Short task:
State the count of lines below in which the word "scene" appears, and add nothing.

— begin Supplied material —

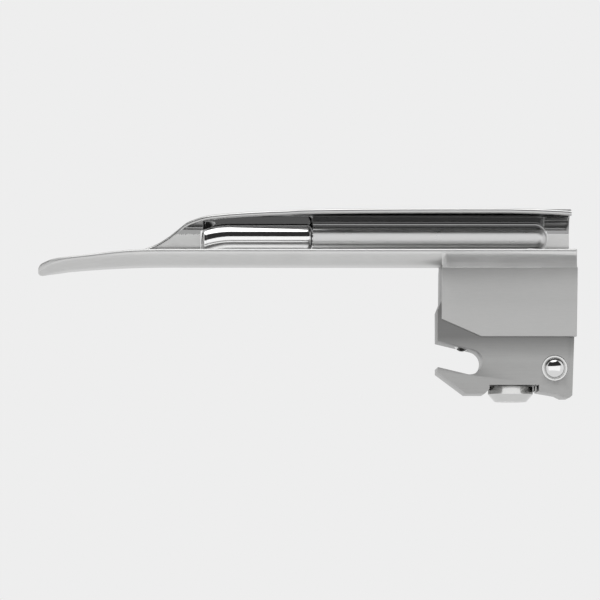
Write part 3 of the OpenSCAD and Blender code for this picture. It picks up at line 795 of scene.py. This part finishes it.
port_resin = make("port_resin", lathe(
    [(BUNDLE_R, PORT_Z + PORT_GLASS_T + 0.02), (POTTING_R - 0.01, PORT_Z + PORT_GLASS_T + 0.02),
     (POTTING_R - 0.01, tube_low[2]), (BUNDLE_R, tube_low[2])], *port_axis), resin)
place(port_resin, "light_guide", "resin", "port_potting")


# ---- Heel block and cover plates: the CAD outlines, with rounded edges ----
FLAT_WITHIN = math.radians(0.4)


def rebuilt(node, name, material, body, slot, width):
    """A CAD node's shape with clean flat faces and rounded edges, in its place."""
    bm = bmesh.new()
    bm.from_mesh(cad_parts[node].data)
    bmesh.ops.remove_doubles(bm, verts=bm.verts, dist=2e-6)
    bmesh.ops.dissolve_limit(bm, angle_limit=FLAT_WITHIN, verts=bm.verts, edges=bm.edges)
    mesh = bpy.data.meshes.new(name)
    bm.to_mesh(mesh)
    bm.free()
    obj = bpy.data.objects.new(name, mesh)
    bpy.context.scene.collection.objects.link(obj)
    mesh.materials.clear()
    mesh.materials.append(material)
    bevelled(obj, width)
    return place(obj, body, slot, node)


rebuilt("heel_block", "tongue", brushed, "blade", "brushed_tongue", 0.16)
for side in ("right", "left_front", "left_rear"):
    rebuilt("heel_cover_" + side, "cover_" + side, plate_steel, "blade", "satin_steel", 0.14)

# ---- Leaf, balls, detent bodies and springs ----
leaf_low, leaf_high = box_mm("retaining_leaf")
LEAF_BOW = 0.05                     # how far the leaf bows towards the heel end
LEAF_CORNER = 0.25
leaf_back = leaf_high[0] - 0.06
leaf_rows = []
for z in np.linspace(leaf_low[2], leaf_high[2], 9):
    share = (z - leaf_low[2]) / (leaf_high[2] - leaf_low[2])
    bow = LEAF_BOW * math.sin(math.pi * share)
    inset = LEAF_CORNER * (1 - min(1, 6 * min(share, 1 - share)))
    leaf_rows.append([(x, y, z) for x, y in (
        (leaf_low[0] + bow, leaf_low[1] + inset), (leaf_back, leaf_low[1] + inset),
        (leaf_back + bow * 0.5, 0), (leaf_back, leaf_high[1] - inset),
        (leaf_low[0] + bow, leaf_high[1] - inset), (leaf_low[0] + bow, 0))])
leaf = make("leaf", loft(leaf_rows), spring)
place(leaf, "leaf", "spring_steel", "retaining_leaf")


def ball(name, node, body):
    """A round ball in a CAD ball's place."""
    low, high = box_mm(node)
    r = (high[2] - low[2]) / 2
    profile = [(r * math.sin(a), r * math.cos(a)) for a in np.linspace(0, math.pi, 49)]
    piece = make(name, lathe(profile, (low + high) / 2, (0, 1, 0), 96), mirror)
    return place(piece, body, "ball_steel", node)


ball("hook_ball_piece", "hook_ball", "hook_ball_body")
ball("left_ball_piece", "detent_ball_left", "left_ball")
ball("right_ball_piece", "detent_ball_right", "right_ball")

DETENT_R, BODY_R, BODY_LEN, MOUTH_R, BORE_FLOOR = 2.2, 2.45, 6.0, 1.97, 0.5
BORE_R = DETENT_R + 0.03
LIP_T = 0.65                        # depth of the lip that keeps the ball in
detent_rest = box_mm("detent_ball_left")
detent_x, detent_z = (detent_rest[0] + detent_rest[1])[[0, 2]] / 2
for side, way in (("left", 1), ("right", -1)):
    mouth = way * block_high[1]
    profile = ([(0, 0), (BODY_R, 0), (BODY_R, BODY_LEN - 0.12)]
               + arc(BODY_R - 0.12, BODY_LEN - 0.12, 0.12, 0, 90, 4)
               + arc(MOUTH_R + 0.12, BODY_LEN - 0.08, 0.08, 90, 180, 4)
               + [(MOUTH_R + 0.03, BODY_LEN - 0.12), (BORE_R, BODY_LEN - LIP_T),
                  (BORE_R, BORE_FLOOR), (0, BORE_FLOOR)])
    base = (detent_x, mouth - way * BODY_LEN, detent_z)
    cup = make("detent_cup_" + side, lathe(profile, base, (0, way, 0), 96), turned)
    place(cup, "blade", "polished_steel", "detent_body_" + side)


def coil(name, node, radius, wire, origin, axis, height, turns):
    """A compression spring with closed ends."""
    w = np.array(axis, float)
    u = np.array([1.0, 0, 0])
    v = np.cross(w, u)
    steps = 28 * turns
    rise = height - 2 * wire        # of the wire's middle, slower at the closed ends
    places = []
    for k in range(steps + 1):
        share = k / steps
        a = 2 * math.pi * turns * share
        lift = rise * (3 * share ** 2 - 2 * share ** 3) * 0.6 + rise * share * 0.4
        out = math.cos(a) * u + math.sin(a) * v
        places.append((np.array(origin) + radius * out + (wire + lift) * w, out, w))
    piece = make(name, sweep(places, wire, 12), spring)
    place(piece, "blade", "spring_steel", node)
    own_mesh(piece)
    return piece


hook_low, hook_high = box_mm("hook_spring")
hook_x = (hook_low[0] + hook_high[0]) / 2
coil("hook_coil", "hook_spring", radius=1.05, wire=0.2, origin=(hook_x, 0, hook_high[2]),
     axis=(0, 0, -1), height=hook_high[2] - hook_low[2], turns=7)
for side, way in (("left", 1), ("right", -1)):
    low, high = box_mm("detent_spring_" + side)
    coil("detent_coil_" + side, "detent_spring_" + side, radius=1.5, wire=0.25,
         origin=(detent_x, way * (block_high[1] - BODY_LEN + BORE_FLOOR), detent_z),
         axis=(0, way, 0), height=high[1] - low[1], turns=3)


# ---- Stage: floor, backdrop, soft lights and dark cards, camera ----
AIM = Vector((-31.95, 0, 12)) * MM
EYE = Vector((-44.75, -840, -38)) * MM


def glow(name, strength):
    """The finish of a card that gives off an even light."""
    m = bpy.data.materials.new(name)
    m.use_nodes = True
    tree, new, link = nodes_of(m)
    tree.nodes.clear()
    light = new("ShaderNodeEmission")
    light.inputs["Strength"].default_value = strength
    link(light.outputs["Emission"], new("ShaderNodeOutputMaterial").inputs["Surface"])
    return m


DOME_R = 330.0                      # in millimetres, like the shapes


def dome_patch(name, azimuths, elevations, strength):
    """A patch of a dome round the blade, which only its reflections see. Azimuth 0 is the open
    side of the channel, and +90 the heel."""
    rows = []
    for el in np.linspace(*elevations, 9):
        out, up = DOME_R * math.cos(math.radians(el)), DOME_R * math.sin(math.radians(el))
        rows.append([(AIM[0] / MM + out * math.sin(math.radians(az)),
                      -out * math.cos(math.radians(az)), AIM[2] / MM + up)
                     for az in np.linspace(*azimuths, 25)])
    n = len(rows[0])
    faces = [(k * n + i, k * n + i + 1, (k + 1) * n + i + 1, (k + 1) * n + i)
             for k in range(len(rows) - 1) for i in range(n - 1)]
    obj = make(name, ([p for row in rows for p in row], faces), glow(name, strength))
    obj.visible_camera = obj.visible_diffuse = obj.visible_shadow = False


def matt(name, value):
    """A plain dull grey."""
    m = bpy.data.materials.new(name)
    m.use_nodes = True
    shader = m.node_tree.nodes["Principled BSDF"]
    shader.inputs["Base Color"].default_value = (value, value, value, 1)
    shader.inputs["Roughness"].default_value = 0.9
    shader.inputs["Specular IOR Level"].default_value = 0.1
    return m


dome_patch("dark_front", (-75, 75), (17, 60), 0.03)
dome_patch("low_front", (-60, 60), (-38, 16), 1.12)
dome_patch("top_light", (-180, 180), (64, 89), 2.3)
dome_patch("dark_back", (110, 250), (14, 50), 0.08)
FLOOR_REACH, FLOOR_DROP = 4000, -130    # the blade is shown clear of the floor
corners = [(sx * FLOOR_REACH, sy * FLOOR_REACH, FLOOR_DROP)
           for sx, sy in ((-1, -1), (1, -1), (1, 1), (-1, 1))]
floor = make("floor", (corners, [(0, 1, 2, 3)]), matt("floor_grey", 0.96))

world = bpy.data.worlds.new("studio")
bpy.context.scene.world = world
world.use_nodes = True
backdrop = world.node_tree.nodes["Background"]
backdrop.inputs["Color"].default_value = (0.855, 0.855, 0.855, 1)
backdrop.inputs["Strength"].default_value = 1.0

bpy.context.scene.view_settings.view_transform = "Standard"
camera_data = bpy.data.cameras.new("camera")
camera = bpy.data.objects.new("camera", camera_data)
bpy.context.scene.collection.objects.link(camera)
camera.location = EYE
camera.rotation_euler = (AIM - EYE).to_track_quat("-Z", "Y").to_euler()
camera_data.lens, camera_data.sensor_width = 265.7, 36
camera_data.clip_start, camera_data.clip_end = 0.01, 50
bpy.context.scene.camera = camera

— end Supplied material —

Task solution:
6